Covalent flavinylation of vanillyl-alcohol oxidase is an autocatalytic process.
- Authors
- Type
- Published Article
- Journal
- FEBS Journal
- Publisher
- Wiley (Blackwell Publishing)
- Publication Date
- Oct 01, 2008
- Volume
- 275
- Issue
- 20
- Pages
- 5191–5200
- Identifiers
- DOI: 10.1111/j.1742-4658.2008.06649.x
- PMID: 18793324
- Source
- Medline
- License
- Unknown
Abstract
Vanillyl-alcohol oxidase (VAO; EC 1.1.3.38) contains a covalently 8alpha-histidyl bound FAD, which represents the most frequently encountered covalent flavin-protein linkage.
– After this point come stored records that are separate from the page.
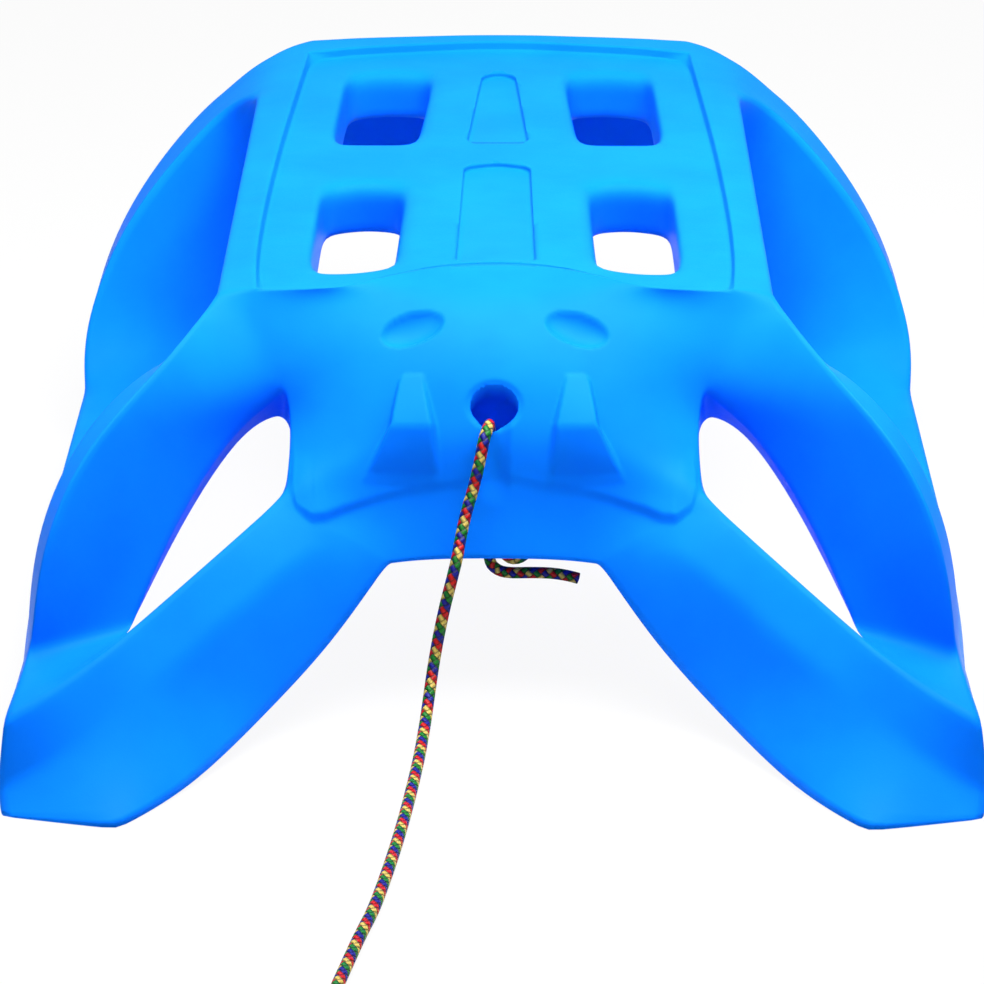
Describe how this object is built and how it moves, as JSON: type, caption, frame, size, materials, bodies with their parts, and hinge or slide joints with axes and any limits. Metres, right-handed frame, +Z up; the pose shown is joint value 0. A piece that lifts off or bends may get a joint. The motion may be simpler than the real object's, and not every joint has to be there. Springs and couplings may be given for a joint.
{
  "type": "plastic sled",
  "caption": "Moulded plastic sled with a slotted seat deck, curved handle arms, splayed front skis, low runners and a knotted tow rope.",
  "frame": {"origin": "centre of the hull's footprint, on the snow plane under the runners", "axes": "+Z up, +Y towards the rear of the deck, +X to the right seen from the front"},
  "size_m": [0.5728, 1.1994, 0.22],
  "materials": {
    "hull_plastic": "fine matt mould texture, through-coloured blue polyethylene",
    "rope_fabric": "braided polypropylene cord in red, blue, green and yellow yarn"
  },
  "bodies": {
    "root": {"sled_body": "hull_plastic", "tow_rope": "rope_fabric", "rope_coil": "rope_fabric", "stopper_knot": "rope_fabric", "end_knot": "rope_fabric"}
  },
  "joints": []
}
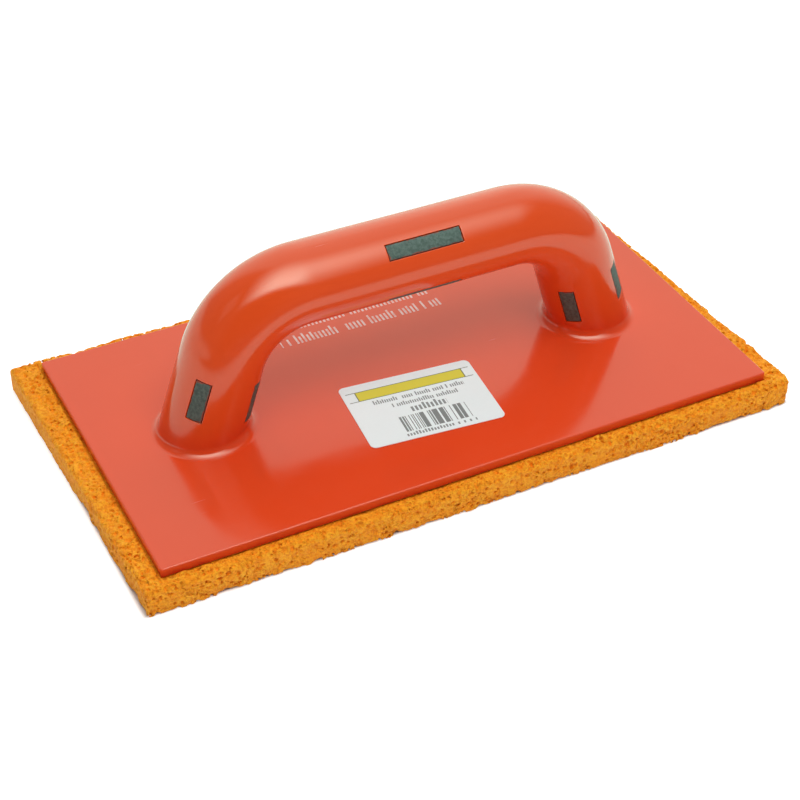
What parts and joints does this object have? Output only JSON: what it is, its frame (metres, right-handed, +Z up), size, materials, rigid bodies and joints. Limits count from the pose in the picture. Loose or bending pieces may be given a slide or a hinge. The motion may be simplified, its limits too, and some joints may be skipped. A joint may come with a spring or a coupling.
{
  "type": "grout float",
  "caption": "Sponge grout float: plastic plate and cored bow handle in one moulding, with a thick open-cell sponge glued under the plate.",
  "frame": {"origin": "centre of the sponge's working face, which is the face the tool rests on", "axes": "+Z up from the working face to the grip, +X along the handle, -Y the tool's front (the side with the label)"},
  "size_m": [0.2705, 0.142, 0.0818],
  "materials": {
    "red_plastic": "satin",
    "core_plastic": "matte",
    "spacer_rubber": "matte",
    "adhesive": "satin",
    "sponge": "matte",
    "label_paper": "satin"
  },
  "bodies": {
    "root": {"body_moulding": "red_plastic", "handle_core": "core_plastic", "spacer_grip_top_front": "spacer_rubber", "spacer_grip_bottom_front": "spacer_rubber", "spacer_grip_bottom_rear": "spacer_rubber", "spacer_grip_top_rear": "spacer_rubber", "spacer_left_outer_front": "spacer_rubber", "spacer_left_inner_front": "spacer_rubber", "spacer_left_inner_rear": "spacer_rubber", "spacer_left_outer_rear": "spacer_rubber", "spacer_right_outer_front": "spacer_rubber", "spacer_right_inner_front": "spacer_rubber", "spacer_right_inner_rear": "spacer_rubber", "spacer_right_outer_rear": "spacer_rubber", "adhesive_film": "adhesive", "sponge_pad": "sponge", "product_label": "label_paper"}
  },
  "joints": []
}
To elucidate the mechanism by which VAO covalently incorporates the FAD cofactor, apo VAO was produced by using a riboflavin auxotrophic Escherichia coli strain. Incubation of apo VAO with FAD resulted in full restoration of enzyme activity. The rate of activity restoration was dependent on FAD concentration, displaying a hyperbolic relationship (K(FAD )= 2.3 microM, k(activation) = 0.13 min(-1)). The time-dependent increase in enzyme activity was accompanied by full covalent incorporation of FAD, as determined by SDS/PAGE and ESI-MS analysis. The results obtained show that formation of the covalent flavin-protein bond is an autocatalytic process, which proceeds via a reduced flavin intermediate. Furthermore, ESI-MS experiments revealed that, although apo VAO mainly exists as monomers and dimers, FAD binding promotes the formation of VAO dimers and octamers. Tandem ESI-MS experiments revealed that octamerization is not dependent on full covalent flavinylation.